Sul Corriere della Sera un’intervista a Giorgio Panariello. Dice che non gli piace rivedere quello che fa in televisione: è troppo autocritico.

«Il fatto di rivedermi — con un selfie, per un video postato sui social — per me è una novità perché io sono della vecchia scuola di pensiero (e siamo in tanti): non mi riguardo mai. So che è un male, perché quando fai una trasmissione televisiva aiuta a capire dove hai sbagliato, dove puoi migliorare; ma io non ci riesco: io non mi sopporto, sono il peggiore fan di me stesso, sono super-autocritico. Ho fatto dei film da regista che a rivederli volevo uccidermi perché ne capivo la lentezza. Il problema è che in tv o al cinema quando fai una cosa, poi rimane lì: non la puoi cambiare».

Parla del rapporto sofferto con il fratello, che per anni ha avuto problemi di droga.

«Era un ragazzino che ogni tanto veniva a casa e non sapevo chi fosse, perché nessuno voleva dirmi che avevo un fratello che avevano messo in collegio. Lo consideravo un amichetto che passava alle feste comandate.

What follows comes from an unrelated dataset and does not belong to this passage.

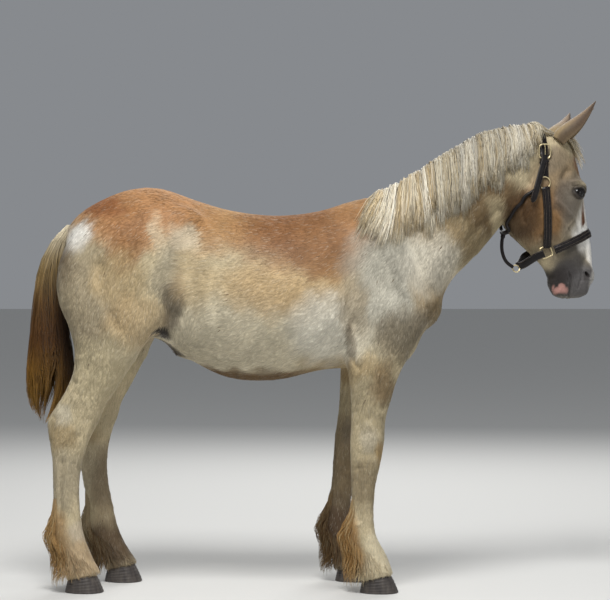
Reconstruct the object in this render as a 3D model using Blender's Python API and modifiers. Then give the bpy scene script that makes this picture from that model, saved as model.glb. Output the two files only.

Poi crescendo mi sono fatto delle domande, veniva e spariva, finché mi dissero che era mio fratello e il rapporto cambiò anche se non capivo questa cosa di avere un fratello ogni tanto… Da ragazzino nemmeno pensavo che potesse soffrire. Lo vedevo diventare cattivo e arrabbiato, poi ho capito e ho cominciato a stare dalla sua parte, forse anche troppo in alcune occasioni. Abbiamo avuto un rapporto molto conflittuale, non riuscivo ad aiutare Franco, non riuscivo a dimostrargli che era giusto fare come facevo io e non come pensava lui: per anni l’ho considerato una zavorra perché io volevo crescere, spiccare il volo nel lavoro, ma avevo sempre questo pensiero, questo tormento, se rimaneva a casa con mio nonno. Avevo paura succedesse qualcosa, andavo via mal volentieri, lavoravo male. Quando la mia vita si è sistemata e mi sono sentito forte allora ero pronto, lui ha capito che avevo ragione. Perché non è una questione di soldi, puoi avere tutti quelli che vuoi… Dopo 30 anni si era finalmente deciso a farsi aiutare».

Racconta del cambiamento che si verifica quando si raggiunge la popolarità.

«Quando diventi famoso arrivano parenti come funghi, gente mai vista in vita mia, roba dal Medioevo: sono il prozio del duca che aveva quel feudo in cui il tuo bisnonno faceva il contadino… Ma c’è anche l’atteggiamento contrario; torni al paese e vedi nella gente la diffidenza, aspettano di vedere se ti sei montato la testa».